_MATERIAL_.

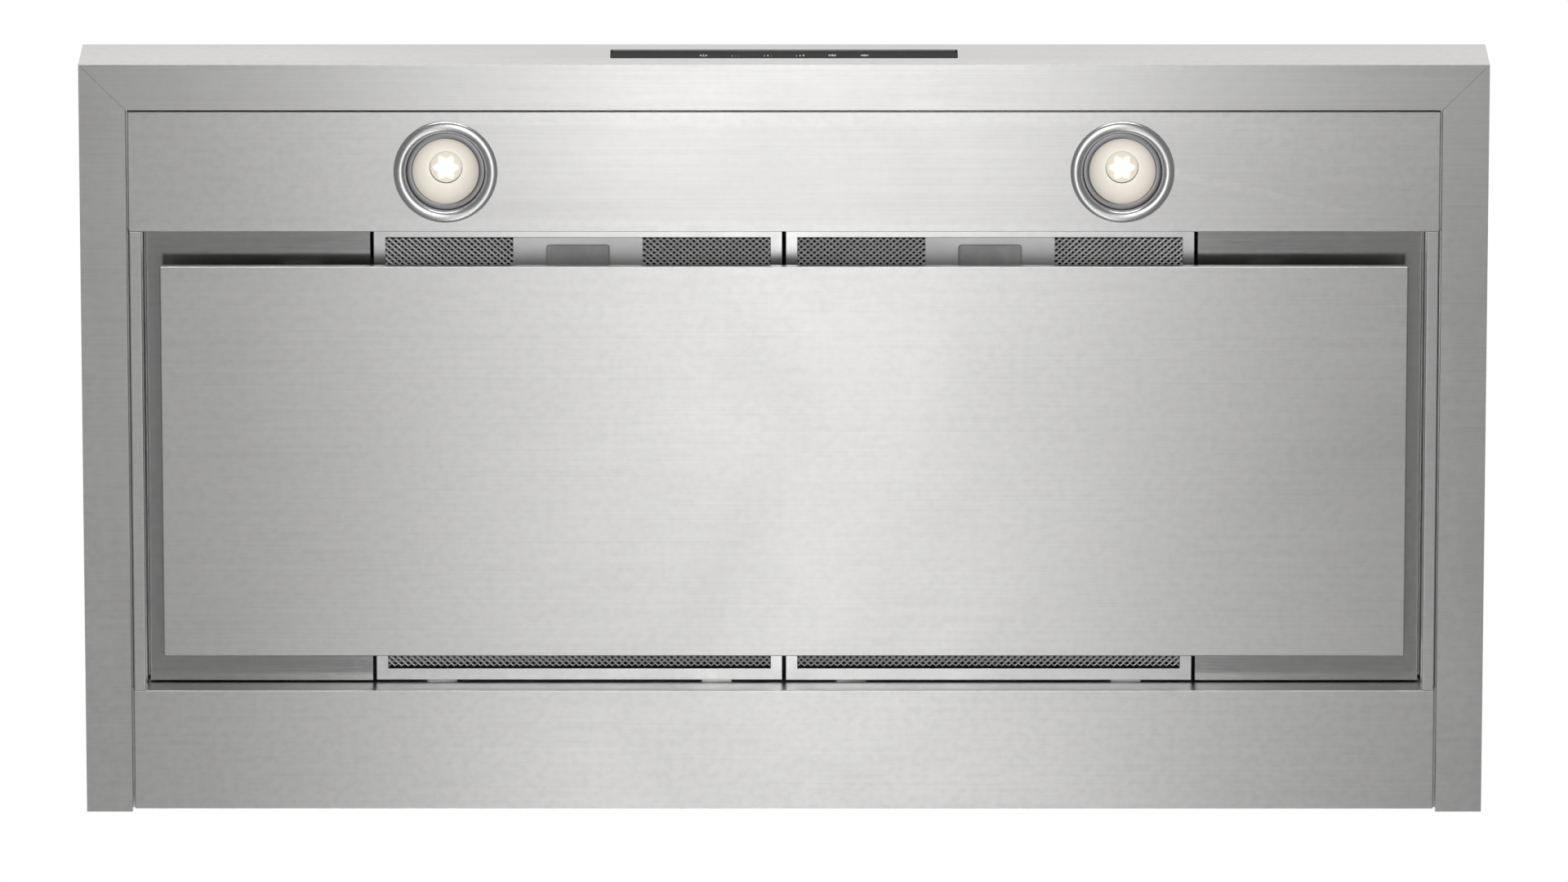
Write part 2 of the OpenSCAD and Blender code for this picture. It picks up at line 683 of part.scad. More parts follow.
module duct_collar() color("lightgray") difference() {
    union() {
        block([-collar_base_w / 2, -collar_base_w / 2, -shell_t - collar_base_t],
              [collar_base_w / 2, collar_base_w / 2, -shell_t]);
        difference() {
            translate([0, 0, -shell_t - 0.5]) cylinder(h = collar_h + shell_t + 0.5, r = collar_r, $fn = 96);
            translate([0, 0, -shell_t]) cylinder(h = collar_h + 5, r = collar_bore_r, $fn = 96);
        }
        for (s = [-1, 1]) intersection() {
            translate([0, 0, rod_z - seat_clear - seat_t]) difference() {
                cylinder(h = seat_t, r = collar_bore_r + 0.2, $fn = 96);
                translate([0, 0, -1]) cylinder(h = seat_t + 2, r = collar_bore_r - seat_w, $fn = 96);
            }
            block([-collar_r, s > 0 ? seat_y : -collar_r, 0],
                  [collar_r, s > 0 ? collar_r : -seat_y, collar_h]);
        }
    }
    block([-volute_w / 2, volute_y + mouth_0, -10], [volute_w / 2, volute_y + volute_max_r, 10]);
    for (s = [-1, 1]) translate([0, s * rod_y, rod_z]) bar_x(rod_r, -collar_r - 5, collar_r + 5);
}

module damper_rods() color("silver") for (s = [-1, 1]) translate([0, s * rod_y, rod_z])
    bar_x(rod_r, -sqrt(pow(collar_r, 2) - pow(rod_y + rod_r, 2)) + 0.1,
        sqrt(pow(collar_r, 2) - pow(rod_y + rod_r, 2)) - 0.1);

module damper_flap(side) color("lightgray") difference() {
    flap_x = collar_bore_r - 9;
    union() {
        intersection() {
            translate([0, 0, rod_z]) cylinder(h = flap_t, r = collar_bore_r - flap_gap, $fn = 96);
            block([-collar_r, side > 0 ? rod_y + 1 : -collar_r, 0],
                  [collar_r, side > 0 ? collar_r : -rod_y - 1, collar_h]);
        }
        translate([0, side * rod_y, rod_z]) bar_x(knuckle_r, -flap_x, flap_x);
    }
    translate([0, side * rod_y, rod_z]) bar_x(rod_r + rod_clear, -collar_r, collar_r);
}

// ---- Electrical pieces ----

module at_box() translate([box_x, box_y, -shell_t]) children();

module junction_box() color("lightgray") at_box() difference() {
    block([-box_w / 2, -box_d / 2, -box_h], [box_w / 2, box_d / 2, 0]);
    block([-box_w / 2 + 1, -box_d / 2 + 1, -box_h - 1], [box_w / 2 - 1, box_d / 2 - 1, -1]);
    translate([0, 0, -5]) cylinder(h = 10, r = conduit_r);
    translate([box_w / 2, 0, -box_h / 2]) bar_x(5, -5, 5);
}

module junction_box_cover() color("silver") at_box() translate([0, 0, -box_h - 1]) difference() {
    block([-box_w / 2, -box_d / 2, 0], [box_w / 2, box_d / 2, 1]);
    for (s = [-1, 1]) translate([s * (box_w / 2 - 9), 0, -1]) cylinder(h = 3, r = 2.2);
}

module control_module() color("dimgray") translate([module_x, module_y, module_z]) {
    difference() {
        block([-module_w / 2, -module_d / 2, -module_h / 2], [module_w / 2, module_d / 2, module_h / 2]);
        for (x = [-40:16:40]) block([x - 3, -module_d / 2 - 1, -module_h / 2 + 8],
            [x + 3, -module_d / 2 + 2, module_h / 2 - 30]);
    }
    for (x = [-44, -20, 20, 44]) block([x - 7, -module_d / 2 - 5, module_h / 2 - 20],
        [x + 7, -module_d / 2, module_h / 2 - 8]);
}

// Direction of one leg of a route, and the normal of the plane that halves the bend at its end
function leg(p, i) = unit(p[i + 1] - p[i]);
function bend_normal(p, i) = i == len(p) - 1 ? leg(p, i - 1) : leg(p, i - 1) + leg(p, i);

// Carries a ring of points along the legs, from one bend's plane to the next
function carried(p, i, ring) = i == len(p) ? [] :
    let (d = leg(p, i - 1), n = bend_normal(p, i), next = [for (q = ring) q + d * ((p[i] - q) * n) / (d * n)])
    concat([next], carried(p, i + 1, next));

// A cable through the points p
module cable(p) {
    d = leg(p, 0);
    u = unit(cross(d, abs(d[2]) < 0.9 ? [0, 0, 1] : [1, 0, 0]));
    v = cross(d, u);
    first = [for (k = [0:wire_sides - 1])
        let (a = k * 360 / wire_sides) p[0] + wire_r * (cos(a) * u + sin(a) * v)];
    rings = concat([first], carried(p, 1, first));
    last = wire_sides * (len(rings) - 1);
    polyhedron(
        points = [for (ring = rings) each ring],
        faces = concat(
            [[for (k = [0:wire_sides - 1]) k]],
            [for (i = [0:len(rings) - 2], k = [0:wire_sides - 1])
                let (a = i * wire_sides + k, b = i * wire_sides + (k + 1) % wire_sides)
                [a, a + wire_sides, b + wire_sides, b]],
            [[for (k = [wire_sides - 1:-1:0]) last + k]]));
}

module wiring_harness() color("black") {
    plug_y = module_y - module_d / 2 - 5;
    plug_z = module_z + module_h / 2 - 14;
    run_y = y_light_1 + 24;
    run_z = z_wall + 14;
    board_y = y_front + shell_t + carrier_d + board_t + 2.5;
    board_z = z_frame + window_z + window_h / 2;
    lamp_top = z_liner + barrel_h;
    half = lamp_spacing / 2;
    cable([[module_x - 44, plug_y, plug_z], [module_x - 44, plug_y - 18, plug_z],
        [module_x - 44, run_y, run_z], [16, run_y - 60, board_z + 30], [16, board_y + 14, board_z],
        [16, board_y, board_z]]);
    cable([[module_x + 20, plug_y, plug_z], [module_x + 20, plug_y - 12, plug_z],
        [half + 15, run_y, run_z], [half + 15, lamp_y, lamp_top + 16], [half + 15, lamp_y, lamp_top]]);
    cable([[module_x + 44, plug_y, plug_z], [module_x + 44, plug_y - 12, plug_z],
        [module_x + 54, run_y + 12, run_z + 12], [-half + 15, run_y + 12, run_z + 12],
        [-half + 15, lamp_y, lamp_top + 16], [-half + 15, lamp_y, lamp_top]]);
    cable([[module_x - 20, plug_y, plug_z], [module_x - 20, plug_y - 12, plug_z],
        [module_x - 60, plug_y - 60, plug_z + 10], [motor_x1 + 30, volute_y + 20, volute_z + 10],
        [motor_x1, volute_y + 20, volute_z + 10]]);
    cable([[box_x + box_w / 2 - 4, box_y, -shell_t - box_h / 2],
        [-volute_w / 2 - 50, box_y, -shell_t - box_h / 2], [-volute_w / 2 - 50, y_back - 12, -80],
        [module_x - 90, y_back - 12, -80], [module_x - module_w / 2, y_back - 12, -80]]);
}

// Screws from below through the side panels' flanges into the flat top
module shell_screws() color("silver") for (s = [-1, 1], y = top_screw_y)
    translate([s * (half_w - tab_w / 2), y, -2 * shell_t]) {
        cylinder(h = 2 * shell_t - 0.1, r = rivet_r);
        translate([0, 0, -1.6]) cylinder(h = 1.6, r = 2 * rivet_r);
    }

canopy_front();
side_panel(-1);  // side_panel_left
side_panel(1);  // side_panel_right
top_panel();
back_panel();
cabinet_braces();
light_panel();
rear_liner();
liner_rail(-1);  // liner_rail_left
liner_rail(1);  // liner_rail_right
filler_plate(-1);  // filler_plate_left
filler_plate(1);  // filler_plate_right
perimeter_panel();
panel_stiffeners();
panel_hinge_ears();
hinge_brackets();
hinge_pins();
catch_magnets();
catch_strikes();
filter_frame(-1);  // filter_left_frame
filter_mesh(-1);  // filter_left_mesh
filter_handle(-1);  // filter_left_handle
filter_latch(-1);  // filter_left_latch
filter_spring(-1);  // filter_left_spring
filter_frame(1);  // filter_right_frame
filter_mesh(1);  // filter_right_mesh
filter_handle(1);  // filter_right_handle
filter_latch(1);  // filter_right_latch
filter_spring(1);  // filter_right_spring
lamp_trim(-1);  // lamp_left_trim
lamp_barrel(-1);  // lamp_left_barrel
lamp_reflector(-1);  // lamp_left_reflector
lamp_lens(-1);  // lamp_left_lens
lamp_clips(-1);  // lamp_left_clips
lamp_trim(1);  // lamp_right_trim
lamp_barrel(1);  // lamp_right_barrel
lamp_reflector(1);  // lamp_right_reflector
lamp_lens(1);  // lamp_right_lens
lamp_clips(1);  // lamp_right_clips
touch_glass();
touch_carrier();
touch_board();
volute_wrap();
volute_side(-1);  // volute_side_left
volute_side(1);  // volute_side_right
blower_wheel();
motor_can();
motor_shaft();
motor_mount();
motor_isolators();
run_capacitor();
duct_collar();
damper_flap(-1);  // damper_flap_front
damper_flap(1);  // damper_flap_rear
damper_rods();
junction_box();
junction_box_cover();
control_module();
wiring_harness();
shell_screws();
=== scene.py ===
"""Looks of an under cabinet range hood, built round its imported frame."""
import json
import logging
import math
from dataclasses import dataclass, field
from enum import Enum
from typing import ClassVar

import bmesh
import bpy
import numpy as np
from mathutils import Matrix, Vector

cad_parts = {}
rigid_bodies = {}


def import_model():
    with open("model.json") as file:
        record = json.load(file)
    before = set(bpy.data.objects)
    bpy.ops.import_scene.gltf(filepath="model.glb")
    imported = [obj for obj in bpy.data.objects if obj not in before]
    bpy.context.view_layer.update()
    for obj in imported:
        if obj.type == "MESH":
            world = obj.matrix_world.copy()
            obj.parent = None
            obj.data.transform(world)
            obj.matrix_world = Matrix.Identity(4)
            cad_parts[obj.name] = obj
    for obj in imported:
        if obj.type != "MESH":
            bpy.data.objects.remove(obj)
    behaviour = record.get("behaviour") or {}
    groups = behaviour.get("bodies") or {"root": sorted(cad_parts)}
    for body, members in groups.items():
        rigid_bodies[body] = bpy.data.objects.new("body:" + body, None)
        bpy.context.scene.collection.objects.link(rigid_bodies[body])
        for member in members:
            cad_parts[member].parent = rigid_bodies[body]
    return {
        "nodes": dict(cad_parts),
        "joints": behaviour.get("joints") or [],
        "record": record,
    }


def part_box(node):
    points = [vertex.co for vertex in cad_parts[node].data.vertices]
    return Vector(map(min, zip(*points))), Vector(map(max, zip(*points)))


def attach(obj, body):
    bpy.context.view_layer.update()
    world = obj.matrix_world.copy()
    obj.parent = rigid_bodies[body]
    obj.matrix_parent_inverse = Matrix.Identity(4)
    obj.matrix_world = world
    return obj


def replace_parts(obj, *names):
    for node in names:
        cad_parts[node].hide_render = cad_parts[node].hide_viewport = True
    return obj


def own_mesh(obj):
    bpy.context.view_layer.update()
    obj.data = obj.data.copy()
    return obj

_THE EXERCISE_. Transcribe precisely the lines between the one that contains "touch_carrier();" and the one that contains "before = set(bpy.data.objects)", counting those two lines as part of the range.

_RESULT OF THE TASK_.
touch_carrier();
touch_board();
volute_wrap();
volute_side(-1);  // volute_side_left
volute_side(1);  // volute_side_right
blower_wheel();
motor_can();
motor_shaft();
motor_mount();
motor_isolators();
run_capacitor();
duct_collar();
damper_flap(-1);  // damper_flap_front
damper_flap(1);  // damper_flap_rear
damper_rods();
junction_box();
junction_box_cover();
control_module();
wiring_harness();
shell_screws();
=== scene.py ===
"""Looks of an under cabinet range hood, built round its imported frame."""
import json
import logging
import math
from dataclasses import dataclass, field
from enum import Enum
from typing import ClassVar

import bmesh
import bpy
import numpy as np
from mathutils import Matrix, Vector

cad_parts = {}
rigid_bodies = {}


def import_model():
    with open("model.json") as file:
        record = json.load(file)
    before = set(bpy.data.objects)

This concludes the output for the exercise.